REQUEST
Your task is to output the data exactly as it stands.
==========
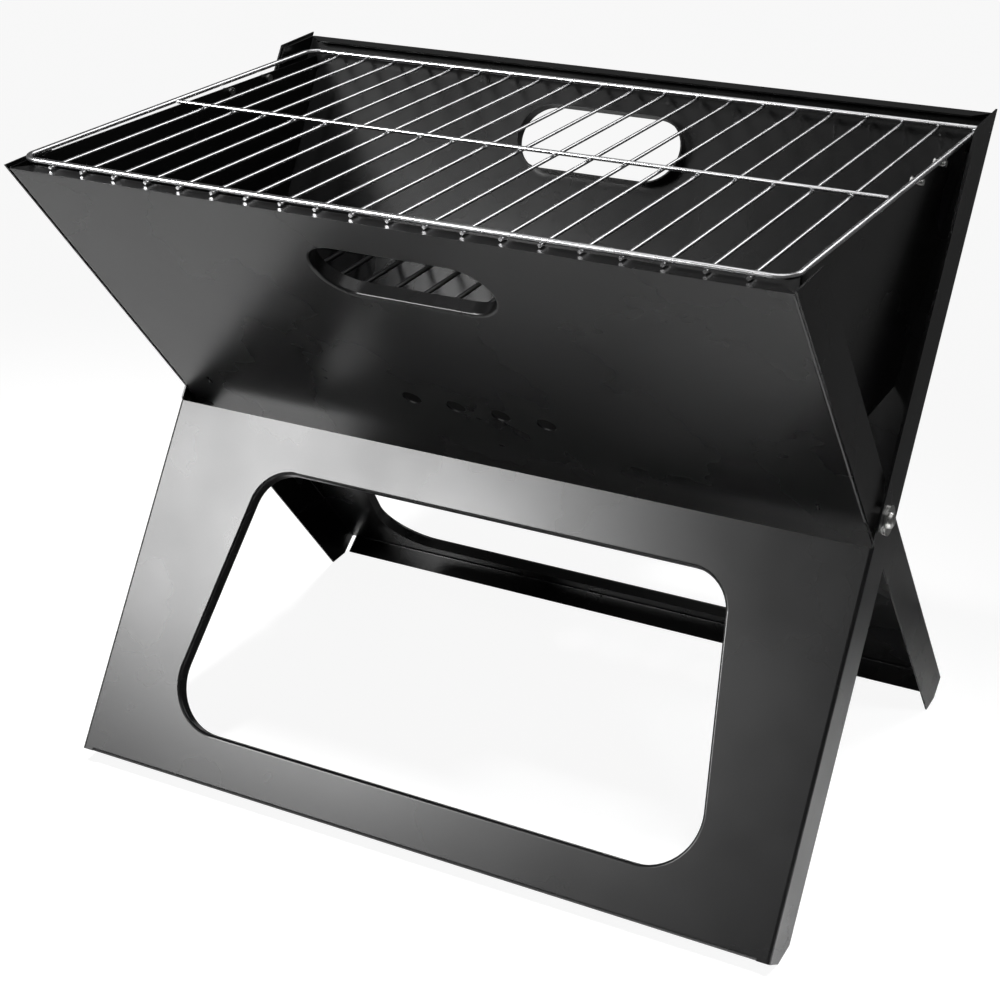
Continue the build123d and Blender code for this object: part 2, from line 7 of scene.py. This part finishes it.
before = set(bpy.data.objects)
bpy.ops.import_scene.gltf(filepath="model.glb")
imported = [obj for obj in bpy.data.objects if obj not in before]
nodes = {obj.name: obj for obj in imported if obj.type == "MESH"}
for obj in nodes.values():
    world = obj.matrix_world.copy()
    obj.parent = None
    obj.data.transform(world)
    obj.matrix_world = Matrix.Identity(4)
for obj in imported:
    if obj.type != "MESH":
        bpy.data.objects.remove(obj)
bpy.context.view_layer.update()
==========
WORKED SOLUTION
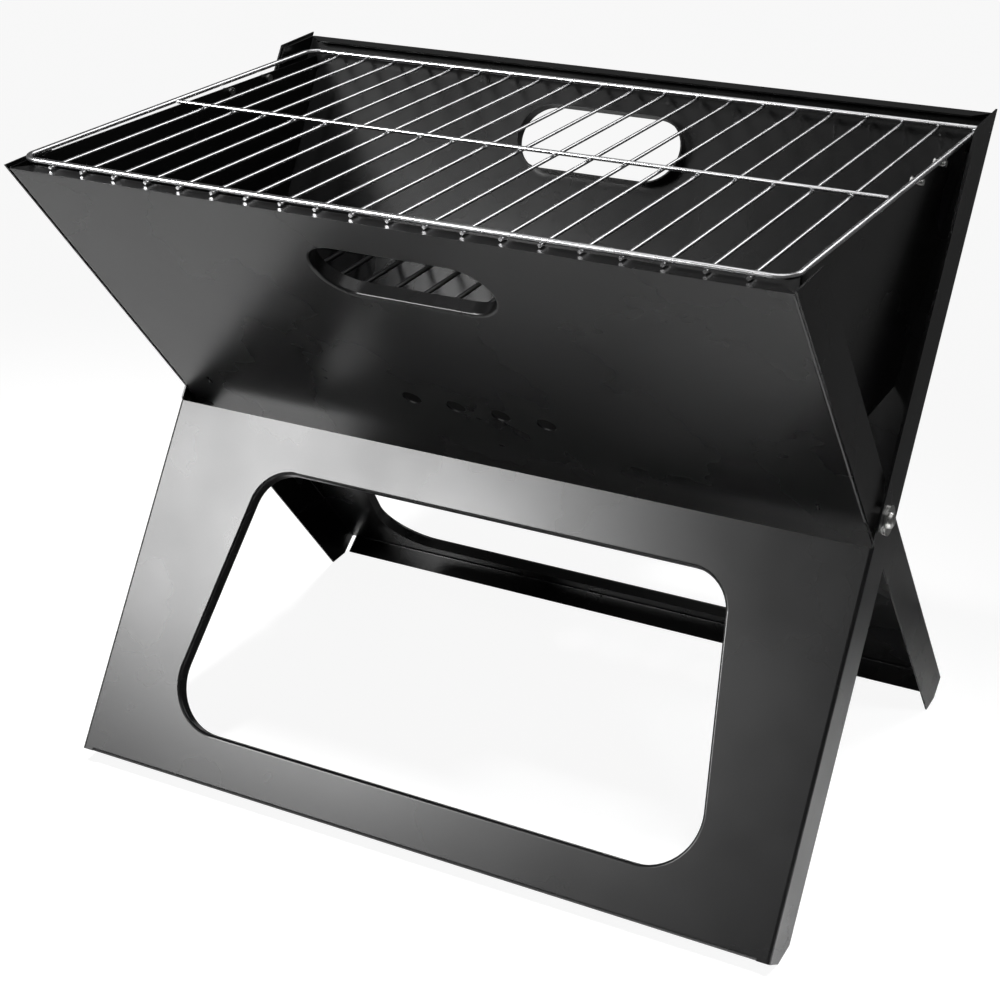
Continue the build123d and Blender code for this object: part 2, from line 7 of scene.py. This part finishes it.
before = set(bpy.data.objects)
bpy.ops.import_scene.gltf(filepath="model.glb")
imported = [obj for obj in bpy.data.objects if obj not in before]
nodes = {obj.name: obj for obj in imported if obj.type == "MESH"}
for obj in nodes.values():
    world = obj.matrix_world.copy()
    obj.parent = None
    obj.data.transform(world)
    obj.matrix_world = Matrix.Identity(4)
for obj in imported:
    if obj.type != "MESH":
        bpy.data.objects.remove(obj)
bpy.context.view_layer.update()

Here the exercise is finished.